Of major importance, your fiction introduced Caribbean people to Toronto, and the converse, chronicling migrant lives in narratives unabashedly flooded with a Barbadian-infused vernacular, and insistent upon the migrants’ perspective on Canadian life, its limitations, its racism—and in their own tongue. Your work began at the renaissance of Canadian literature, and for many years was its major, virtually singular Black voice in major Canadian publishers and presses. Speaking for community, and to an essentially hostile other, while still critiquing both, is part of the genius of your accomplishment.
There is a lot one can say, academically speaking, about the hows and whys and whats regarding your representations. It is not my intention here to pursue that avenue. I take this informal approach to allow myself speculation perhaps not permissible in traditional scholarly form, and to wrestle with what I experience as the increasingly invasive and visceral quality of your representation of women, particularly regarding how your female characters experience themselves.

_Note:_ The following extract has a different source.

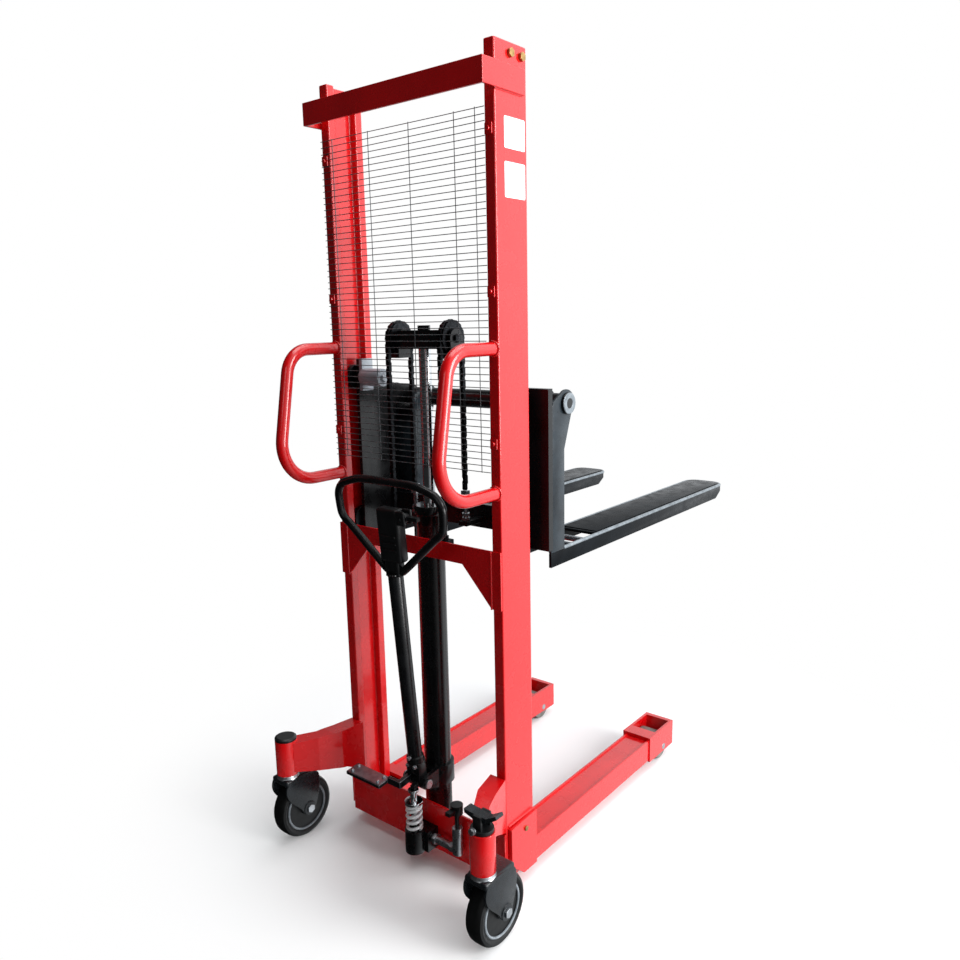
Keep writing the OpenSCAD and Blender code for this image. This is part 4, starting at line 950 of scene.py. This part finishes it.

How to understand, communicate, and make meaning of their life in the fabric of your literary imagination?
Women are central to much of your early writing. In the Toronto Trilogy, for example, it is Bernice and then Estelle who carry the narrative in the first two volumes, and with whose fate we are most concerned, and while Boysie is the central consciousness in the third volume, Dots is made vivid in her loneliness. I’ve long regarded one story in your early collection When He Was Free and Young and He Used to Wear Silks, “Waiting for the Postman to Knock,” as a touchstone for thinking about your early representation of women. So abject is Enid’s situation in that story, so devoid of hope, that her weeping and her rage seem barely adequate a response to her situation. Everyone wants something from her: her mother and her boyfriend, the landlord, Bell and Hydro, and she has nothing. At the story’s conclusion, Christmas Eve, she sits alone in the dark. “. . . Enid didn’t know nothing about time now, and she didn’t really know where she was; here or there . . . she sit down on the toilet bowl to pass water, and as she sit there she cry and cry and cry out . . .” (50). The depth of disappointment, sorrow, betrayal, and despair contained in these pages could only be expressed by a woman in your fictional universe. It is not that your male characters do not feel similarly, but they have no means of expressing it, no means but madness and suicide. I’ve long thought that vulnerability enters your fiction through your Black women characters.

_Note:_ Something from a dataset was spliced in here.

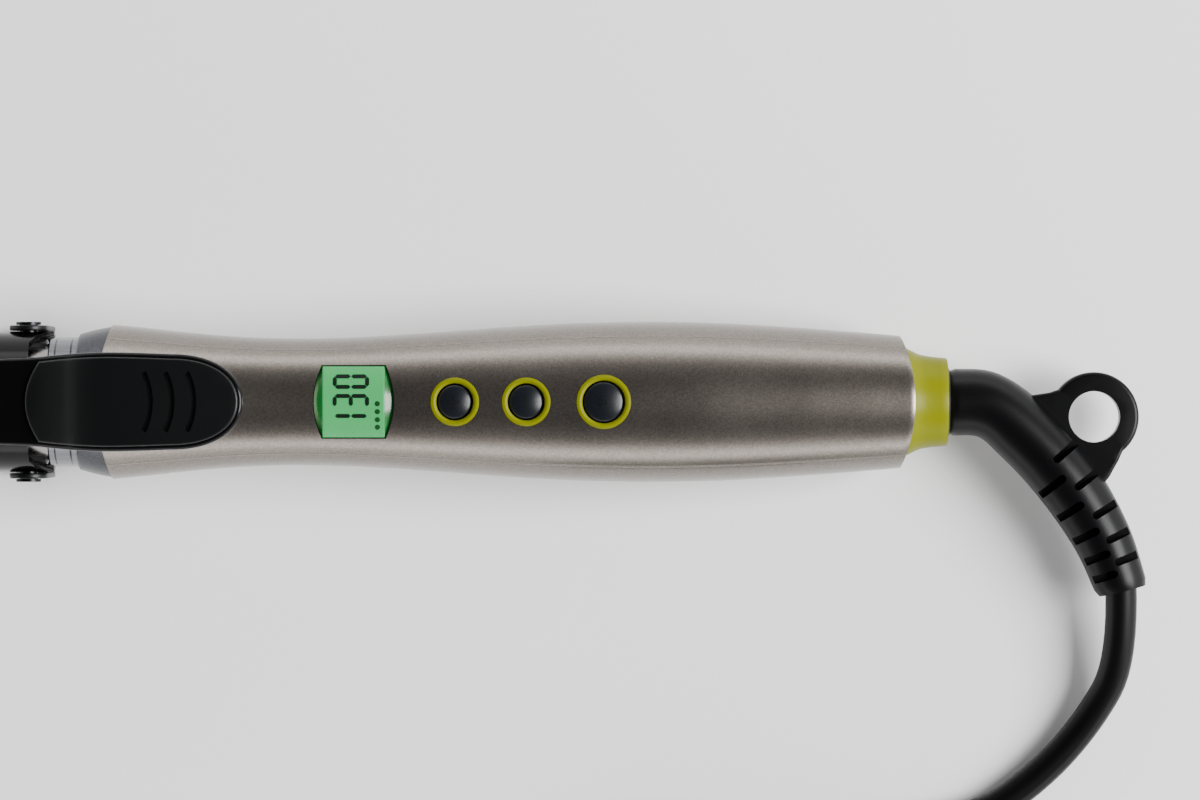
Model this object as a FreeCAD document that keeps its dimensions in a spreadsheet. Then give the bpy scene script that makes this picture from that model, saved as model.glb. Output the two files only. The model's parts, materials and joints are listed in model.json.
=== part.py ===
import FreeCAD, Part
import math
import os

import Sketcher

Vector = FreeCAD.Vector

# ---------------------------------------------------------------------------
# Driving dimensions, in millimetres and degrees.
#
# The iron lies along X: barrel towards -X, cord towards +X, control face up.
# Every piece is drawn in this lying position with X = 0 at the front face of
# the handle's cap, and is then tilted so that the iron rests on its stand.
# ---------------------------------------------------------------------------
DIMENSIONS = [
    ("rest_tilt", 4.0, "lean of the iron on its stand, degrees"),
    # barrel
    ("barrel_radius", 12.5, "outside of the barrel tube"),
    ("barrel_wall", 0.9, "barrel tube wall"),
    ("barrel_reach", 146.0, "barrel tube ahead of the handle"),
    ("barrel_root", 12.0, "barrel tube inside the handle"),
    ("tip_length", 22.0, "cool tip ahead of the tube"),
    ("tip_plug", 10.0, "cool tip inside the tube"),
    ("tip_nose", 7.0, "length of the nose's curve"),
    # ferrule and front cap
    ("ferrule_radius", 13.9, "outside of the bright ferrule"),
    ("ferrule_length", 6.2, "ferrule length"),
    ("cap_chamfer", 0.5, "front edge of the cap"),
    ("cap_shoulder", 8.6, "where the cap reaches its full radius"),
    ("cap_front", 2.4, "front wall of the cap"),
    ("cap_edge_radius", 16.5, "outside of the cap at the shells"),
    ("cap_skin", 10.0, "length of the cap's skin before its curved edge is cut"),
    ("cap_spigot", 16.0, "how far the cap reaches into the shells"),
    ("cap_spigot_wall", 1.4, "wall of the cap's spigot"),
    ("front_seam_x", 4.7, "front seam on the centre line"),
    ("front_seam_radius", 55.0, "curve of the front seam"),
    # handle
    ("handle_length", 179.0, "length of the shells on the centre line"),
    ("waist_radius", 13.6, "handle at its narrowest"),
    ("belly_radius", 17.2, "handle at its widest"),
    ("heel_radius", 14.0, "handle at its rear edge"),
    ("shell_wall", 1.8, "shell wall"),
    ("rear_seam_radius", 38.0, "curve of the rear edge"),
    ("panel_half_angle", 54.0, "half of the upper shell's opening, degrees"),
    # collar and swivel
    ("collar_bore_radius", 11.7, "rear bore of the shells"),
    ("bulkhead_length", 11.0, "length of that bore"),
    ("collar_flange", 1.2, "flange of the collar behind the bulkhead"),
    ("collar_flange_length", 2.5, "its length"),
    ("collar_end_radius", 9.4, "rear end of the collar"),
    ("collar_length", 7.4, "collar behind the shells"),
    ("hub_radius", 7.2, "swivel hub"),
    ("swivel_gap", 0.08, "running gap round the hub"),
    ("hub_bore", 2.6, "passage for the leads"),
    ("hub_inner_length", 32.0, "hub inside the collar's end"),
    ("ring_width", 2.0, "each contact ring"),
    ("ring_height", 0.6, "height of a contact ring"),
    ("ring_spacing", 4.5, "from one contact ring to the next"),
    # cord guard
    ("guard_neck_radius", 7.2, "cord guard at the collar"),
    ("guard_end_radius", 5.6, "cord guard at the cord"),
    ("loop_radius", 9.6, "outside of the hanging loop"),
    ("loop_hole_radius", 5.5, "hole of the hanging loop"),
    ("loop_thickness", 5.0, "thickness of the hanging loop"),
    # pivot of clip and stand
    ("pivot_x", 11.0, "pivot ahead of the handle"),
    ("pin_radius", 2.0, "pivot pin"),
    ("pin_gap", 0.06, "running gap round the pin"),
    ("pin_head_radius", 2.7, "pin head"),
    ("pin_head_height", 0.6, "pin head"),
    ("bracket_wall", 0.9, "wall of the hinge bracket"),
    ("bracket_length", 8.0, "length of the hinge bracket"),
    # clip
    ("saddle_inner_radius", 14.1, "inside of the clip base"),
    ("saddle_radius", 15.1, "outside of the clip base"),
    ("saddle_front", 16.0, "clip base ahead of the pivot"),
    ("saddle_rear", 5.5, "clip base behind the pivot"),
    ("saddle_half_angle", 106.0, "clip base round the barrel, degrees"),
    ("tong_gap", 0.35, "tong above the barrel"),
    ("tong_wall", 1.0, "tong sheet"),
    ("tong_half_angle", 56.0, "tong round the barrel, degrees"),
    ("lever_reach", 47.4, "lever tip behind the pivot"),
    ("lever_width", 21.0, "lever width"),
    ("lever_arm", 1.6, "thickness of the arm under the lever"),
    ("lever_pad", 1.3, "thickness of the thumb pad"),
    ("lever_rim", 1.0, "rim of the arm round the pad"),
    ("groove_width", 1.2, "grip groove"),
    ("groove_depth", 0.7, "grip groove"),
    ("groove_pitch", 4.6, "from one grip groove to the next"),
    ("rivet_radius", 1.3, "rivets of the tong"),
    # stand
    ("stand_gap", 0.25, "stand arm beside the clip base"),
    ("stand_thickness", 1.1, "stand arm"),
    ("stand_width", 8.2, "stand arm"),
    ("foot_width", 7.0, "foot bar"),
    ("foot_height", 2.4, "foot bar"),
    # display
    ("window_x", 59.3, "centre of the window"),
    ("window_length", 13.4, "window along the handle at its sides"),
    ("window_width", 15.4, "window across the handle"),
    ("window_bow", 1.8, "bow of its front and rear edges"),
    ("window_skin", 1.2, "window thickness"),
    ("display_length", 15.0, "display module"),
    ("display_width", 11.6, "display module"),
    ("display_height", 2.0, "display module"),
    # buttons
    ("plus_x", 80.9, "plus button"),
    ("minus_x", 96.1, "minus button"),
    ("power_x", 112.6, "power button"),
    ("small_button_radius", 3.65, "plus and minus buttons"),
    ("power_button_radius", 4.25, "power button"),
    ("button_gap", 0.3, "gap round each button"),
    ("button_ring_wall", 1.3, "lime ring round each button"),
    ("button_flange", 0.7, "flange under the ring"),
    ("button_flange_height", 0.8, "its height"),
    ("button_travel", 0.7, "button travel"),
    ("button_ring_depth", 2.4, "lime ring height"),
    # electronics
    ("board_x", 47.0, "front edge of the board"),
    ("board_length", 82.0, "circuit board"),
    ("board_width", 16.4, "circuit board"),
    ("board_z", 6.2, "underside of the board"),
    ("board_thickness", 1.6, "circuit board"),
    ("switch_side", 4.5, "tact switch body"),
    ("switch_height", 1.6, "tact switch body"),
    ("plunger_radius", 1.2, "tact switch plunger"),
    ("plunger_height", 0.5, "tact switch plunger"),
    ("post_radius", 2.0, "board posts"),
    ("board_screw_radius", 0.8, "board screws"),
    ("board_screw_head", 1.6, "board screw heads"),
    # housing screws
    ("front_screw_x", 27.0, "front housing screw"),
    ("rear_screw_inset", 36.0, "rear housing screw ahead of the handle's rear edge"),
    ("screw_radius", 1.3, "housing screws"),
    ("screw_head_radius", 2.4, "housing screw heads"),
    ("screw_head_height", 1.8, "housing screw heads"),
    ("boss_radius", 3.2, "screw bosses"),
    ("boss_joint_z", 0.0, "where lower and upper bosses meet"),
    # heater
    ("heater_length", 84.0, "heater core"),
    ("heater_front", 122.0, "front of the heater core"),
    ("core_wall", 1.5, "curved wall of the heater core"),
    ("core_web", 2.0, "flat web of the heater core"),
    ("ceramic_width", 12.0, "ceramic heating plate"),
    ("ceramic_thickness", 2.4, "ceramic heating plate"),
    ("fuse_radius", 1.9, "thermal fuse"),
    ("fuse_length", 11.0, "thermal fuse"),
    ("sensor_radius", 1.1, "temperature sensor"),
    ("insulator_length", 4.0, "insulating disc"),
    ("lead_radius", 0.9, "lead wires"),
    # cord, coil and plug
    ("cord_radius", 3.4, "mains cord"),
    ("coil_mid_radius", 40.0, "middle of the coil's turns"),
    ("coil_spread", 17.0, "from the innermost turn to the outermost"),
    ("coil_layers", 2.0, "turns above one another"),
    ("tail_length", 30.0, "cord from the coil to the plug"),
    ("plug_length", 36.0, "plug body"),
    ("plug_width", 35.3, "plug body"),
    ("plug_height", 13.7, "plug body"),
    ("plug_pin_radius", 2.0, "plug pins"),
    ("plug_pin_length", 19.0, "plug pins"),
    ("plug_pin_spacing", 18.6, "plug pins"),
]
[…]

Strikingly, in your preface to Nine Men Who Laughed, you situate your vexed and hurtful relationship with Canada as with a rejecting white woman (“the person who confronted me with her prepossessiveness, the woman, the system [sic]” [3]), and many of your stories concern relationships between Black men and white women, virtually all of which are based on manipulation and deception. However, that theme subsides after your novel The Question, which seems fully to explore and excavate that kind of relationship (or that is my reading), with its plot of a marriage between a Black man and a white woman vexed by her fixation on her little dog, and finally abandoned by the male character when he discovers her sexual relationship with her female best friend.
More generally, in your fiction, your male characters express a vivid and casual sexism, their relationship with women an expression of their gendered right and prowess. You construct some powerful and arresting female characters, notably, of course, in The Polished Hoe, but you write no love stories, no relationships based on, nor stories depicting, mutuality.
The persistent and conventional sexism and misogyny in your work is difficult and problematic; however, more recently, your representation of women occasionally has taken a turn that might simply be experienced as a kind of pornography; for example, in “Our Lady of the Hours,” where a woman masturbates while talking to her friend on the phone. To me, however, upon reflection, such scenes also have a deeper resonance. A few years ago, while reading More, your last novel, with a graduate class, a student commented about your representation of Idora’s highly physical self-engagement during her retreat: “Give the woman her privacy!” The comment was very apt. More opens on Idora’s dream in which ringing church bells transform into a man’s touch, bringing her to orgasm; later she sashays around her tiny basement apartment vamping for the mirror and touching herself seductively. In comparison to other narratives centred on women, including The Polished Hoe, the narrative voice wishes to inhabit Idora, to become her. The gaze so frequent in your other work has become internalized, self-reflexive. There is a path from Enid to Idora, I think, ultimately a desire not only to write the woman but to inhabit her, not only her mind but her body as well. A kind of cross-dressing, if you will. It’s not an idea I had expected when thinking about this letter to you, and I wish you were able to respond. Actually, I don’t imagine you would recoil.
The problem remains for me, but also the urgency of your work, as relevant as it was when you began writing, both for that institution called Canadian literature and as narrator of Black Diaspora story.
So, perhaps others will have suggestions. I’m still at a loss.